Dans quel sens employez-vous ce terme : l’ultime régulateur, c’est-à-dire la Conscience ?
Nous occupons par habitude le point de vue de ce qu’on peut appeler la personnalité, l’ego. De ce point de vue là, nous sommes dans un état de choix constant, nous choisissons l’agréable, nous évitons le désagréable, nous cherchons la sympathie, nous évitons l’antipathie. On pourrait dire que le corps et toute la structure qu’il contient, et qui représente notre personnalité, sont orchestrés en fonction de cet ego. Celui-ci exploite le corps, la pensée, et le psychisme, il intervient dans la démarche naturelle de la pensée, du corps. Inutile de dire qu’à partir du point de vue où nous nous plaçons, celui de la personnalité, nous employons uniquement un fragment de nos virtualités, notre cérébralité utilise à peu près un tiers de ce dont nous sommes capables. Si ceci est constaté, c’est-à-dire, si au moment où nous objectivons cette personnalité, nous nous situons spontanément en dehors d’elle, nous nous plaçons comme étant celui qui la perçoit, nous pouvons dire que nous occupons désormais un état impersonnel. Cette non-personnalité est l’essence,
est la source de la personnalité, mais elle n’exploite pas, comme le fait l’ego, le corps, le mental, la pensée. Nous nous plaçons au point de vue transpersonnel, toute la personnalité trouve une intégration dans cette non-personnalité. Elle y trouve sa source, elle y trouve effectivement son centre de gravité. C’est dans ce sens que l’on peut parler alors de régulateur, pas dans un sens actif ; il agit par sa simple présence. Du point de vue de cette non-personnalité, qu’on peut aussi appeler la position du non-choix, le choix se fait spontanément, mais nous ne choisissons pas. Cette position est éminemment morale, éthique, esthétique et fonctionnelle. Ce choix est forcément toujours adéquat à toutes les situations. Il n’a pas besoin d’être contrôlé et c’est à ce moment-là seulement que le corps et le mental trouvent leur liberté et leurs possibilités illimitées. Mais la non-personnalité, la conscience, n’intervient pas comme un régulateur actif, celle-ci joue le rôle d’un régulateur par sa simple présence, et non par un dynamisme orienté.

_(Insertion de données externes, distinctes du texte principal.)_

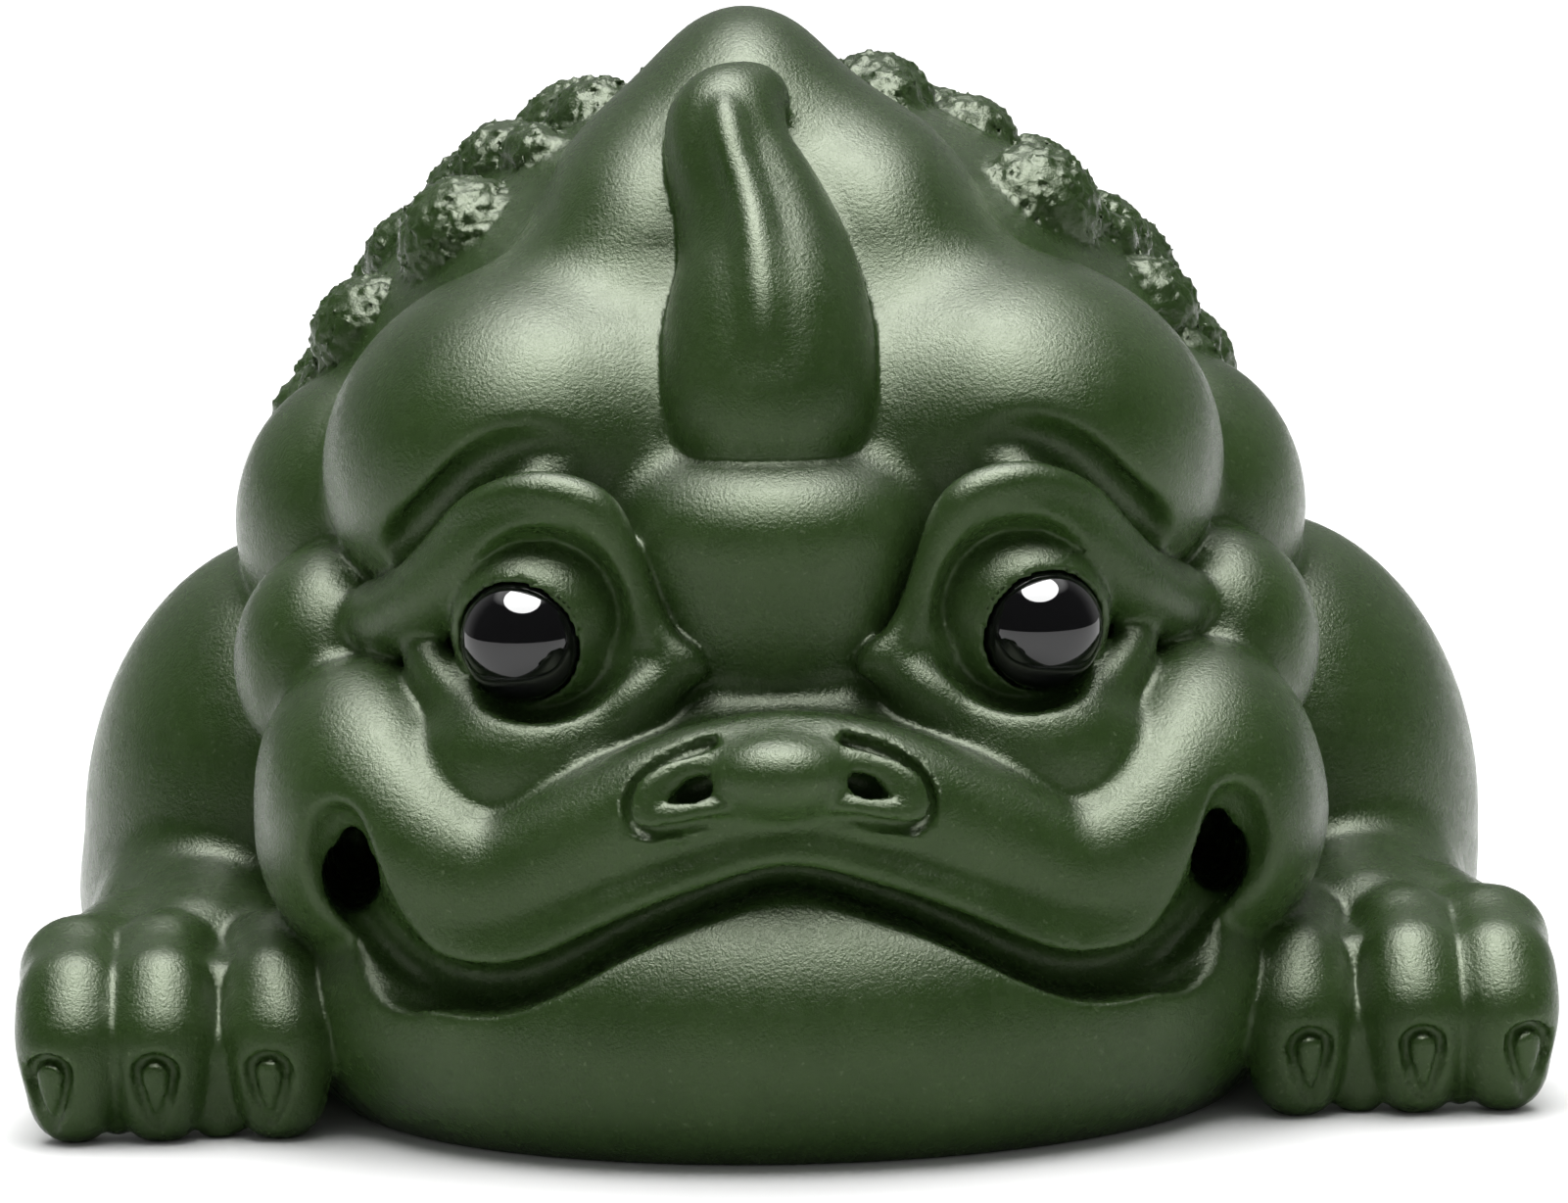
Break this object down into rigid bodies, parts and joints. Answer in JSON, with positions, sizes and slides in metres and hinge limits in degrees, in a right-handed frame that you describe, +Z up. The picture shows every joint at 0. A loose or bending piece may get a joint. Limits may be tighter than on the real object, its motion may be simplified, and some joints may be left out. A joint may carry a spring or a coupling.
{
  "type": "money toad figure",
  "caption": "Squat clay money toad with a broad lipped mouth, swollen brows, a blunt horn, warty back and black bead eyes, standing on its belly and feet.",
  "frame": {"origin": "on the floor below the middle of the figure's overall length and width", "axes": "the toad faces -Y, +X runs to the right of a viewer who looks at its face, +Z is up"},
  "size_m": [0.1014, 0.1102, 0.0714],
  "materials": {
    "clay": "satin unglazed fine-grained clay",
    "bead": "polished"
  },
  "bodies": {
    "root": {"toad_body": "clay", "left_eye_bead": "bead", "right_eye_bead": "bead"}
  },
  "joints": []
}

C’est donc seulement par la vision juste de la nature des objets que je verrai les choses changer, sans moi ?
Oui, nous utilisons le mot changer. En fait, la non-personnalité se fait sentir sans dynamisme, et absolument indépendamment de toute volonté ; on peut lui donner le nom de Grâce. Cette démarche d’élimination, ce discernement sont toujours accompagnés par l’apparition de la Grâce, par un changement. Celui-ci intervient toujours indépendamment de nous. Dès l’instant où nous voulons changer, nous employons des résidus du passé, de nous-mêmes, nous ne pouvons pas changer, le vrai changement est un inconnu. Vouloir changer veut dire projeter, imposer un inconnu à un inconnu. Nous le faisons très souvent et nous tournons en rond en créant des conflits. C’est toujours par un effet de la Grâce que l’inconnu devient connu. C’est un résultat, celui qui découle d’avoir compris profondément quelque chose. Pour employer une certaine analogie, quand vous prenez le cordon de votre robe de chambre pour un serpent, vous êtes effrayé, vous ressentez une immense terreur, et c’est en scrutant la nature de ce serpent que vous ne verrez en lui qu’un cordon. Que se passe-t-il à ce moment-là ? Toute votre anxiété, toute votre terreur vous quitte, elle meurt d’elle-même. Dès l’instant où vous avez compris quelque chose et que vous ne conceptualisez pas cette compréhension, la compréhension est silence, et celui-ci est le changement. Il y a résorption du problème, fin de la dualité.